EXERCISE DIRECTIONS »
Write out all of the data exactly as it appears.
=== MATERIAL PROVIDED ===
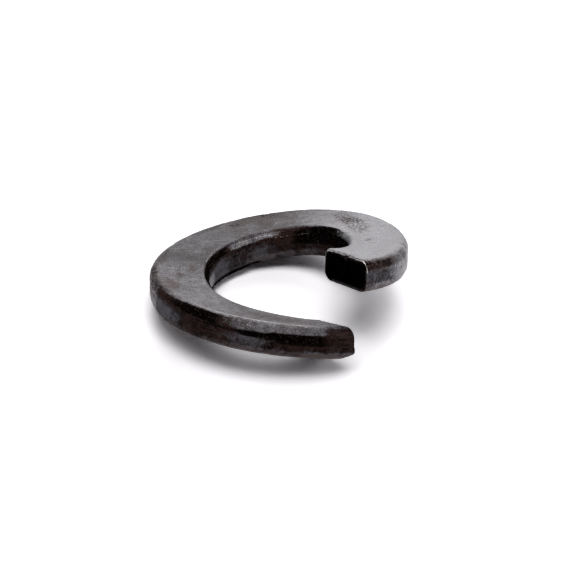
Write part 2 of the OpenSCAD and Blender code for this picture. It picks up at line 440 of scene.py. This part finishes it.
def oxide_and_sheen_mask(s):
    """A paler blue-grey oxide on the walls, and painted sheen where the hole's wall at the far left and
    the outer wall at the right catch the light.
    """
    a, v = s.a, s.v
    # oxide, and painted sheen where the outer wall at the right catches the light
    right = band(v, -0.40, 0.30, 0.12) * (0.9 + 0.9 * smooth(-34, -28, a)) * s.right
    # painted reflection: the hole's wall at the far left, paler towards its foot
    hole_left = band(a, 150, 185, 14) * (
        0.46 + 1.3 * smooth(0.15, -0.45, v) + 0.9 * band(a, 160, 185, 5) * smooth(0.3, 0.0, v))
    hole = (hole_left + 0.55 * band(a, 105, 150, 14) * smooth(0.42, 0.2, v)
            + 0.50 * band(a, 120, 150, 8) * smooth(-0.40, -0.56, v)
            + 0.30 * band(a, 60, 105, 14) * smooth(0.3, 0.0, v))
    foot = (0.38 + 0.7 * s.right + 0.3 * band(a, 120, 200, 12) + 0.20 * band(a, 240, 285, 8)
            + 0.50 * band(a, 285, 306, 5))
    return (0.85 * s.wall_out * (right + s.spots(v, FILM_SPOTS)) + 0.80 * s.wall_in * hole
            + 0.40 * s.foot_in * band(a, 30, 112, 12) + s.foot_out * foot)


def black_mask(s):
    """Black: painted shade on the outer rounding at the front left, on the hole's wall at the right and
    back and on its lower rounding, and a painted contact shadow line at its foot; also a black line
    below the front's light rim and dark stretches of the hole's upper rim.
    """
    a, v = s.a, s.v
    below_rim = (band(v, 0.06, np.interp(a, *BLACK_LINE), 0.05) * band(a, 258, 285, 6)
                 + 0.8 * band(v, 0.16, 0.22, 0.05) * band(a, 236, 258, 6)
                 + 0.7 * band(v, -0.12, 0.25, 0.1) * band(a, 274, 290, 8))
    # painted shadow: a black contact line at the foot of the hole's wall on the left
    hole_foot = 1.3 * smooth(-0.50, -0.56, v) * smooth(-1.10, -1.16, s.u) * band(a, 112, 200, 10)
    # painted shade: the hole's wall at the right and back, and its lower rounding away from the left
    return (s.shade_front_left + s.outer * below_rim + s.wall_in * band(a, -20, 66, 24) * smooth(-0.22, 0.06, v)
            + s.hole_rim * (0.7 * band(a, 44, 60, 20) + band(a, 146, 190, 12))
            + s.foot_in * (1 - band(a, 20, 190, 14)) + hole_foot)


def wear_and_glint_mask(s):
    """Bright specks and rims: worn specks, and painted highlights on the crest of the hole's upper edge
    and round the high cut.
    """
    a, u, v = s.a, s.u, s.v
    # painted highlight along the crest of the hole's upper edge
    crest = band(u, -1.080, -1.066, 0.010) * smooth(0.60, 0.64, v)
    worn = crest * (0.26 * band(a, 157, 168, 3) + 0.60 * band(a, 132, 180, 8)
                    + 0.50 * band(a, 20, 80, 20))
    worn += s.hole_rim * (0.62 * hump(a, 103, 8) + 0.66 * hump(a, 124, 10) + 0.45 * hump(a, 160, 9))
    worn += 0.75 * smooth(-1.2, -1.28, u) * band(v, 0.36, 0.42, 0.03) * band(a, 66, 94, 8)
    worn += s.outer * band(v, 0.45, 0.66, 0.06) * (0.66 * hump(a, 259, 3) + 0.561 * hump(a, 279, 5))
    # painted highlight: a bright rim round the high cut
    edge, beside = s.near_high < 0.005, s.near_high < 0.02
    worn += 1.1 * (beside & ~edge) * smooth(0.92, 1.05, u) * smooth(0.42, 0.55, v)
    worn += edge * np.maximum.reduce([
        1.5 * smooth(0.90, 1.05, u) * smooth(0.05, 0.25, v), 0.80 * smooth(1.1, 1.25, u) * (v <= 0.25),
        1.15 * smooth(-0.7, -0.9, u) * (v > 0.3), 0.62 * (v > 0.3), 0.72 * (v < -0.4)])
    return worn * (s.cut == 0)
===
FINISHED ANSWER »
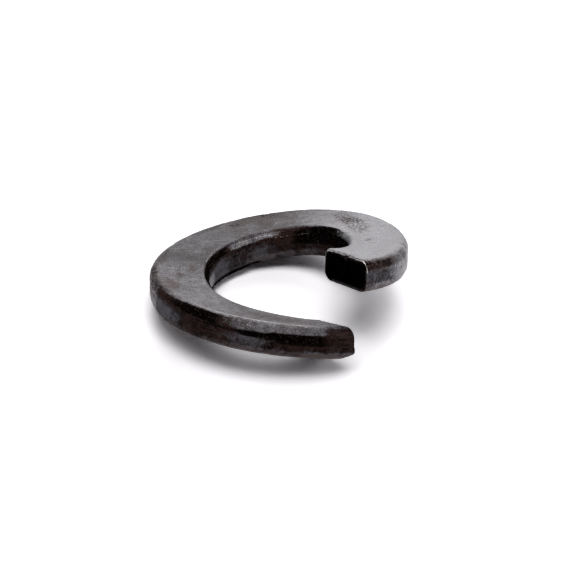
Write part 2 of the OpenSCAD and Blender code for this picture. It picks up at line 440 of scene.py. This part finishes it.
def oxide_and_sheen_mask(s):
    """A paler blue-grey oxide on the walls, and painted sheen where the hole's wall at the far left and
    the outer wall at the right catch the light.
    """
    a, v = s.a, s.v
    # oxide, and painted sheen where the outer wall at the right catches the light
    right = band(v, -0.40, 0.30, 0.12) * (0.9 + 0.9 * smooth(-34, -28, a)) * s.right
    # painted reflection: the hole's wall at the far left, paler towards its foot
    hole_left = band(a, 150, 185, 14) * (
        0.46 + 1.3 * smooth(0.15, -0.45, v) + 0.9 * band(a, 160, 185, 5) * smooth(0.3, 0.0, v))
    hole = (hole_left + 0.55 * band(a, 105, 150, 14) * smooth(0.42, 0.2, v)
            + 0.50 * band(a, 120, 150, 8) * smooth(-0.40, -0.56, v)
            + 0.30 * band(a, 60, 105, 14) * smooth(0.3, 0.0, v))
    foot = (0.38 + 0.7 * s.right + 0.3 * band(a, 120, 200, 12) + 0.20 * band(a, 240, 285, 8)
            + 0.50 * band(a, 285, 306, 5))
    return (0.85 * s.wall_out * (right + s.spots(v, FILM_SPOTS)) + 0.80 * s.wall_in * hole
            + 0.40 * s.foot_in * band(a, 30, 112, 12) + s.foot_out * foot)


def black_mask(s):
    """Black: painted shade on the outer rounding at the front left, on the hole's wall at the right and
    back and on its lower rounding, and a painted contact shadow line at its foot; also a black line
    below the front's light rim and dark stretches of the hole's upper rim.
    """
    a, v = s.a, s.v
    below_rim = (band(v, 0.06, np.interp(a, *BLACK_LINE), 0.05) * band(a, 258, 285, 6)
                 + 0.8 * band(v, 0.16, 0.22, 0.05) * band(a, 236, 258, 6)
                 + 0.7 * band(v, -0.12, 0.25, 0.1) * band(a, 274, 290, 8))
    # painted shadow: a black contact line at the foot of the hole's wall on the left
    hole_foot = 1.3 * smooth(-0.50, -0.56, v) * smooth(-1.10, -1.16, s.u) * band(a, 112, 200, 10)
    # painted shade: the hole's wall at the right and back, and its lower rounding away from the left
    return (s.shade_front_left + s.outer * below_rim + s.wall_in * band(a, -20, 66, 24) * smooth(-0.22, 0.06, v)
            + s.hole_rim * (0.7 * band(a, 44, 60, 20) + band(a, 146, 190, 12))
            + s.foot_in * (1 - band(a, 20, 190, 14)) + hole_foot)


def wear_and_glint_mask(s):
    """Bright specks and rims: worn specks, and painted highlights on the crest of the hole's upper edge
    and round the high cut.
    """
    a, u, v = s.a, s.u, s.v
    # painted highlight along the crest of the hole's upper edge
    crest = band(u, -1.080, -1.066, 0.010) * smooth(0.60, 0.64, v)
    worn = crest * (0.26 * band(a, 157, 168, 3) + 0.60 * band(a, 132, 180, 8)
                    + 0.50 * band(a, 20, 80, 20))
    worn += s.hole_rim * (0.62 * hump(a, 103, 8) + 0.66 * hump(a, 124, 10) + 0.45 * hump(a, 160, 9))
    worn += 0.75 * smooth(-1.2, -1.28, u) * band(v, 0.36, 0.42, 0.03) * band(a, 66, 94, 8)
    worn += s.outer * band(v, 0.45, 0.66, 0.06) * (0.66 * hump(a, 259, 3) + 0.561 * hump(a, 279, 5))
    # painted highlight: a bright rim round the high cut
    edge, beside = s.near_high < 0.005, s.near_high < 0.02
    worn += 1.1 * (beside & ~edge) * smooth(0.92, 1.05, u) * smooth(0.42, 0.55, v)
    worn += edge * np.maximum.reduce([
        1.5 * smooth(0.90, 1.05, u) * smooth(0.05, 0.25, v), 0.80 * smooth(1.1, 1.25, u) * (v <= 0.25),
        1.15 * smooth(-0.7, -0.9, u) * (v > 0.3), 0.62 * (v > 0.3), 0.72 * (v < -0.4)])
    return worn * (s.cut == 0)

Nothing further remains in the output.